Heyy all... I connected the test capacitor in place of C1 in an astable oscillator. There was very speculative and perfect chnages in frequency. Now I am trying to connect the output of the astable oscilator to monostable and then use a level detector (somethin like a schmitt trigger)

and vk6kro, i experimented both with tap water and rain water. there is no much difference, the results werre same...:D. So it only the dielectric that makes the change, i guess...

thanks guys...

That sounds promising.

If you have a moving coil meter, you could set it up as a 0 to 5 v voltmeter (assuming a 5 volt supply for your 555s). Then if you put this on the output of the monostable, the reading on the meter will be something between 0 and 5 v depending on the pulse width of the pulses from the monostable.

You probably want the readout to increase with depth of water. This would correspond with increased capacitance.
So, the pipe capacitance should be in the monostable, not in the astable.
In the astable, increased capacitance would result in a lower frequency and hence a lower reading.

 

[mathew086]

I connected an astable oscillator ( F = 5.6KHz i.e t = 0.18ms) . The output was connected to a monistable oscilator, whose F = 10KHZ i.e t = 0.1ms). It was thenconnected to an RC low pass filter.
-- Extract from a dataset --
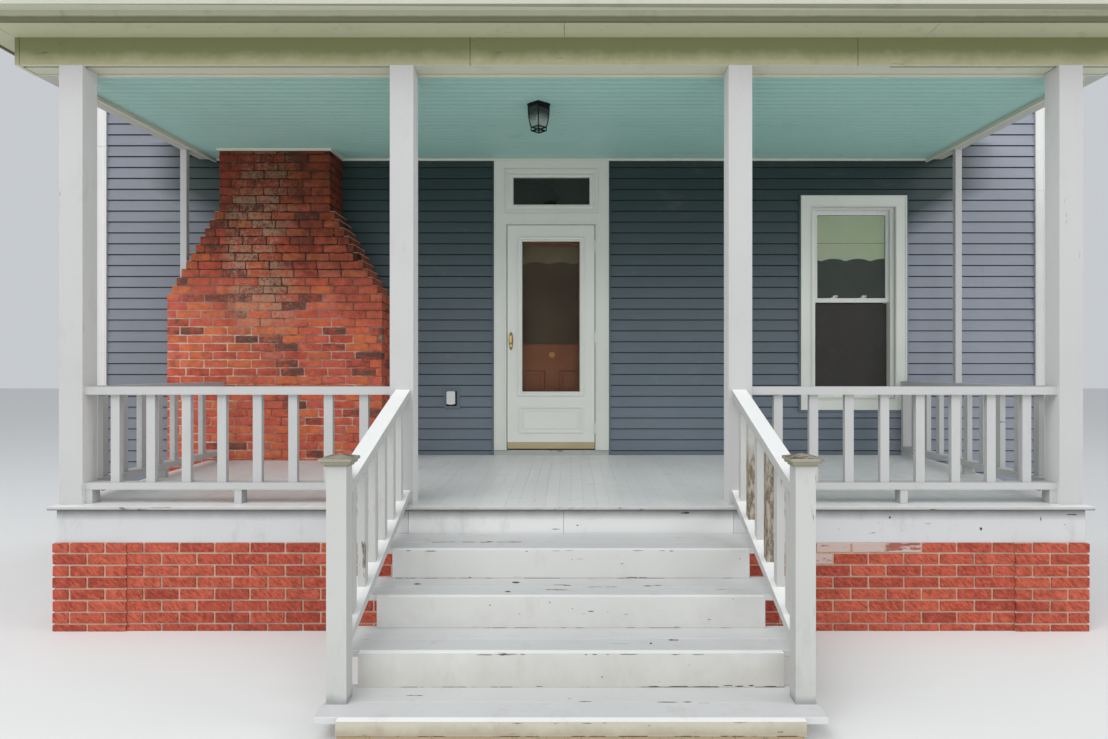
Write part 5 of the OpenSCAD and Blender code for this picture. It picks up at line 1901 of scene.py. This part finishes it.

I need a lilttel help with next part. WHen the test Capacitor changes from 10F to 500 pF the peak voltage changes from 5.48 V to 800 mV. So how can I implement a schmitt trigger to set a HIGH when voltage drops down below 5.48 V and LOW when voltage = or greater than 5.48V.? See attahcment

 

[vk6kro]

Do you just want to know if there is water in the pipe at any level?

That can be achieved a lot easier than with this elaborate capacitor arrangement. That was to give you a continuous readout of how deep the water was in the pipe.

All you would need is a pair of contacts in the water to detect conductance through the water.